Transition/ objection : Cependant, si je cache un homme juste, et que des brigands viennent le chercher pour le tuer tout en me demandant où se trouve cet homme, que dois-je faire ? Il semble bien que la conséquence du fait de dire la vérité soit moralement intolérable en ce cas. C’est l’exemple que propose Constant dans sa réponse à la morale kantienne dans son essai « Des réactions politiques ».

Et si ce principe moral absolu ne peut être appliqué en un cas, alors il perd son universalité, c’est-à-dire ce qui en faisait toute la valeur…

II _ Selon les conséquences engendrées par notre parole, il peut parfois convenir de mentir

L’évaluation morale du rapport de notre parole à la vérité s’effectue en fonction de ses conséquences.

A/ Après tout, certains mensonges sont tout à fait minimes et n’ont aucune conséquence négatives ; et d’autres même n’ont que des conséquences positives.

Avec son fameux exemple, Constant fait mouche en nos consciences.
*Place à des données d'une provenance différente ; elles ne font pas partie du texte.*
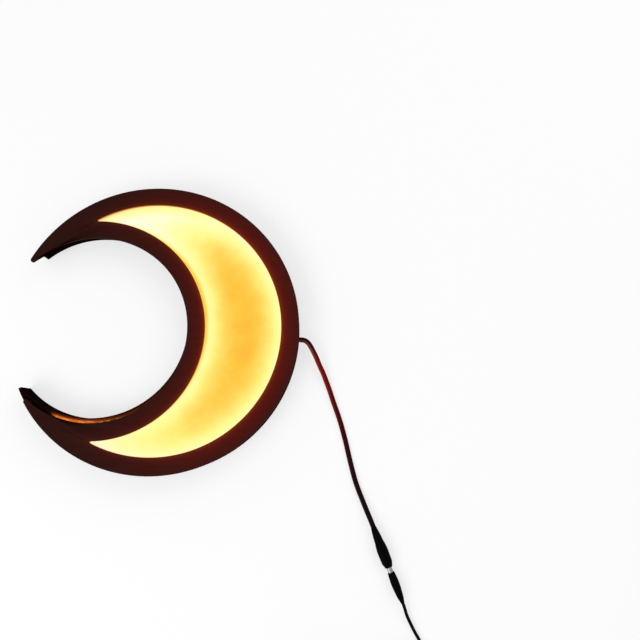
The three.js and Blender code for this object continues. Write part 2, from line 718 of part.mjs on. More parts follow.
// Supply cord, from the plug's tail to the coil, and from the coil to the supply.
{
  const plugEnd = connectors.position.clone().addScaledVector(connectorDirection, plugShoulder + plugLength);
  const coilStart = coilPath[0].clone().addScaledVector(headingIn, -endGap);
  const route = [
    plugEnd.clone().addScaledVector(connectorDirection, endGap),
    plugEnd.clone().addScaledVector(connectorDirection, endGap + cordDiameter),
    new THREE.Vector3(258.2, -296.8, 3.3),
    new THREE.Vector3(261.7, -304.7, 2.4),
    new THREE.Vector3(265.5, -312.6, 2.0),
    new THREE.Vector3(269.8, -320.4, 1.9),
    coilStart.clone().addScaledVector(headingIn, -cordDiameter),
    coilStart,
  ];
  add(box, 'supply_cord', tube(route, roundSection(cordRadius), 10), blackPlastic());
  const coilEnd = coilPath[coilPath.length - 1].clone().addScaledVector(headingOut, endGap);
  const inletX = adapterX + adapterLength / 2 + reliefLength + endGap;
  const endRoute = [
    coilEnd,
    coilEnd.clone().addScaledVector(headingOut, cordDiameter),
    new THREE.Vector3(inletX + cordDiameter, adapterY, reliefHeight),
    new THREE.Vector3(inletX, adapterY, reliefHeight),
  ];
  add(box, 'supply_cord_end', tube(endRoute, roundSection(cordRadius), 6), blackPlastic());
}

// Wire tie round the turns of the coil, with its ends twisted together on top.
{
  const widest = coilInner + coilTurnsPerLayer * turnPitch;
  const low = coilInner - cordRadius - tieClearance;
  const high = widest + cordRadius + tieClearance;
  const bottom = lowerLayer - cordRadius - tieClearance;
  const top = upperLayer + cordRadius + tieClearance;
  const loop = (grow) => {
    const corner = 1 + grow;
    const [x0, x1, z0, z1] = [low - grow, high + grow, bottom - grow, top + grow];
    return [
      ...arc(x1 - corner, z1 - corner, corner, 0, 90, 30),
      ...arc(x0 + corner, z1 - corner, corner, 90, 180, 30),
      ...arc(x0 + corner, z0 + corner, corner, 180, 270, 30),
      ...arc(x1 - corner, z0 + corner, corner, 270, 360, 30),
    ];
  };
  const band = prism(loop(tieThickness), -tieWidth / 2, tieWidth, loop(0).reverse()).rotateX(Math.PI / 2);
  const middle = (low + high) / 2;
  const twist = new THREE.CylinderGeometry(twistRadius, twistRadius * 0.8, twistLength, 8)
    .rotateZ(Math.PI / 2)
    .translate(middle + twistLength / 4, 0, top + tieThickness + twistRadius * 0.7);
  const tie = join(band, twist).rotateZ(tieAngle * degree).translate(coilX, coilY, 0);
  add(box, 'coil_tie', tie, colour(0.02, 0.02, 0.02, 0.5, 0));
}

// Plug-in supply: two shells, and what they hold.
function roundedRectangle(length, width, corner) {
  const x = length / 2 - corner;
  const y = width / 2 - corner;
  return [
    ...arc(x, y, corner, 0, 90, 22.5), ...arc(-x, y, corner, 90, 180, 22.5),
    ...arc(-x, -y, corner, 180, 270, 22.5), ...arc(x, -y, corner, 270, 360, 22.5),
  ];
}
{
  const outside = roundedRectangle(adapterLength, adapterWidth, adapterCorner);
  const hollowLength = adapterLength - 2 * adapterWall;
  const hollowWidth = adapterWidth - 2 * adapterWall;
  const inside = roundedRectangle(hollowLength, hollowWidth, adapterCorner - adapterWall);
  const wallEnd = adapterLength / 2;
  const reliefHole = level(reliefNeck + glueLine, 3 * adapterWall, 16).translate(wallEnd, 0, reliefHeight);
  const lower = cut(
    prism(outside, 0, adapterSeamHeight),
    prism(inside, adapterWall, adapterSeamHeight),
    reliefHole,
  );
  add(adapter, 'adapter_lower_shell', lower, blackPlastic());

  const bladeX = -adapterLength / 2 + bladeInset;
  const bladeSides = [-1, 1].map((side) => (side * bladeSpacing) / 2);
  const slots = bladeSides.map((y) => block(
    bladeX - bladeWidth / 2 - glueLine, bladeX + bladeWidth / 2 + glueLine,
    y - bladeThickness / 2 - glueLine, y + bladeThickness / 2 + glueLine,
    adapterHeight - 2 * adapterWall, adapterHeight + 1,
  ));
  const upperBottom = adapterSeamHeight + glueLine;
  const upper = cut(
    prism(outside, upperBottom, adapterHeight - upperBottom),
    prism(inside, upperBottom - 1, adapterHeight - adapterWall - upperBottom + 1),
    reliefHole,
    ...slots,
  );
  add(adapter, 'adapter_upper_shell', upper, blackPlastic());

  bladeSides.forEach((y, i) => {
    const half = bladeWidth / 2;
    const tip = adapterHeight + bladeLength;
    const side = [
      [-half, adapterHeight - bladeRoot], [half, adapterHeight - bladeRoot], [half, tip - 1.5],
      [half - 1.5, tip], [-half + 1.5, tip], [-half, tip - 1.5],
    ].map(([x, z]) => new THREE.Vector2(bladeX + x, z));
    const blade = prism(side, -y - bladeThickness / 2, bladeThickness).rotateX(Math.PI / 2);
    add(adapter, ['adapter_blade_left', 'adapter_blade_right'][i], blade, nickel());
  });

  const boardOutline = roundedRectangle(
    hollowLength - 2 * glueLine, hollowWidth - 2 * glueLine, adapterCorner - adapterWall,
  );
  const reliefSpace = block(
    hollowLength / 2 - reliefFlange - partsGap, adapterLength,
    -reliefRadius - partsGap, reliefRadius + partsGap,
    0, adapterHeight,
  );
  const board = cut(prism(boardOutline, boardHeight, boardThickness), reliefSpace);
  add(adapter, 'adapter_board', board, colour(0.05, 0.25, 0.1, 0.5, 0));
  const onBoard = boardHeight + boardThickness + solderGap;
  const transformerX = -hollowLength / 2 + 2 * (capacitorRadius + partsGap);
  const transformer = join(
    block(
      transformerX, transformerX + transformerLength, -transformerWidth / 2, transformerWidth / 2,
      onBoard, onBoard + transformerHeight * 0.85,
    ),
    block(
      transformerX + 3, transformerX + transformerLength - 3, -transformerWidth / 2 - 1.5,
      transformerWidth / 2 + 1.5, onBoard + 2, onBoard + transformerHeight,
    ),
  );
  add(adapter, 'adapter_transformer', transformer, colour(0.7, 0.55, 0.1, 0.6, 0));
  const inputX = transformerX - partsGap - capacitorRadius;
  const outputX = transformerX + transformerLength + partsGap + capacitorRadius;
  [['adapter_capacitor_input', inputX], ['adapter_capacitor_output', outputX]].forEach(([name, x]) => {
    const can = upright(capacitorRadius, capacitorHeight, 16);
    can.translate(x, capacitorRadius + partsGap, onBoard + capacitorHeight / 2);
    add(adapter, name, can, colour(0.03, 0.05, 0.2, 0.4, 0));
  });

  const relief = turned([
    [-adapterWall - reliefFlange, 0], [-adapterWall - reliefFlange, reliefRadius],
    [-adapterWall - glueLine, reliefRadius], [-adapterWall - glueLine, reliefNeck], [glueLine, reliefNeck],
    [glueLine, reliefRadius], [reliefFlange, reliefRadius], [reliefLength - 1, cordRadius * 1.35],
    [reliefLength, cordRadius * 1.25], [reliefLength, 0],
  ], 16);
  relief.translate(wallEnd, 0, reliefHeight);
  add(adapter, 'adapter_strain_relief', relief, blackPlastic());
}

// The origin: the middle of the light box's footprint, on the table. The cord and what is on it are left out.
const onCord = /^(lead|jack_|plug_|supply_|coil_|adapter_)/;
box.updateMatrixWorld(true);
const footprint = new THREE.Box3();
box.traverse((node) => {
  if (node.isMesh && !onCord.test(node.name)) footprint.expandByObject(node, true);
});
const middle = footprint.getCenter(new THREE.Vector3());
box.position.set(-middle.x, -middle.y, 0);

export default box;
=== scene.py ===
import json
import math

import bpy
from mathutils import Matrix, Vector


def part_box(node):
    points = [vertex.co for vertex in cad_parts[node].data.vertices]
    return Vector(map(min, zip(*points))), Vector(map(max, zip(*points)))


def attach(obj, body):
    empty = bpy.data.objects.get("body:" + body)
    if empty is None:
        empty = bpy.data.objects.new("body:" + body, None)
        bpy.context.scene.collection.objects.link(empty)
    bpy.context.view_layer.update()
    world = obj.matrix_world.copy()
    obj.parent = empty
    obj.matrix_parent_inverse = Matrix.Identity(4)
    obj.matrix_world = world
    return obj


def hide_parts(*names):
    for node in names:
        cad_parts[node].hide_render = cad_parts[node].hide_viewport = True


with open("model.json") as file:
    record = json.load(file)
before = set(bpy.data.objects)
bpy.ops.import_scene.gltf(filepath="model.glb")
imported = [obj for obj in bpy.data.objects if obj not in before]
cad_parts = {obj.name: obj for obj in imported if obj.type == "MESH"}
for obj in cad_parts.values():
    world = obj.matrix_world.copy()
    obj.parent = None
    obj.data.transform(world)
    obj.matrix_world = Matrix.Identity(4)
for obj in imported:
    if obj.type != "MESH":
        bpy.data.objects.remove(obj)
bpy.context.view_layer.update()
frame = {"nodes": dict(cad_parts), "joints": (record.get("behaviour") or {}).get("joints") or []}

# Camera. It looks down on the light box from above the lead's side, as the photograph does.
# Its place is measured on the table from the centre of the front plate's outer circle.
mm = 0.001
plate_radius = 152.5 * mm
ring_centre = Vector((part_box("front_plate")[1].x - plate_radius, 0, 0))
photo_width = 640
focal_pixels = 680
camera_place = Vector((167.1, -109.1, 734.3)) * mm
camera_turn = (9.221, -0.443, -0.943)
camera_data = bpy.data.cameras.new("camera")
camera_data.sensor_width = 36
camera_data.lens = camera_data.sensor_width * focal_pixels / photo_width
camera_data.clip_start = 0.02


def new_object(name, data):
    made = bpy.data.objects.new(name, data)
    bpy.context.collection.objects.link(made)
    return made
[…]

Qui serait assez cruel pour dire, en ce cas de figure, la vérité ? Certes, l’acte en lui-même aurait la bonne forme, pourrait-on dire, en ce qu’il conformerait notre action à la loi morale, mais les conséquences en seraient terribles. Il en résulterait le meurtre presque certain d’un innocent. Mais plus encore, si j’ai pu prédire la conséquence de l’acte que je pose, même si je n’en suis pas directement la cause, je n’en suis pas moins en partie responsable et donc coupable. Cette responsabilité variera selon la prévisibilité de l’effet résultant de mon action, certes. Il n’en reste pas moins qu’elle est plus ou moins engagée.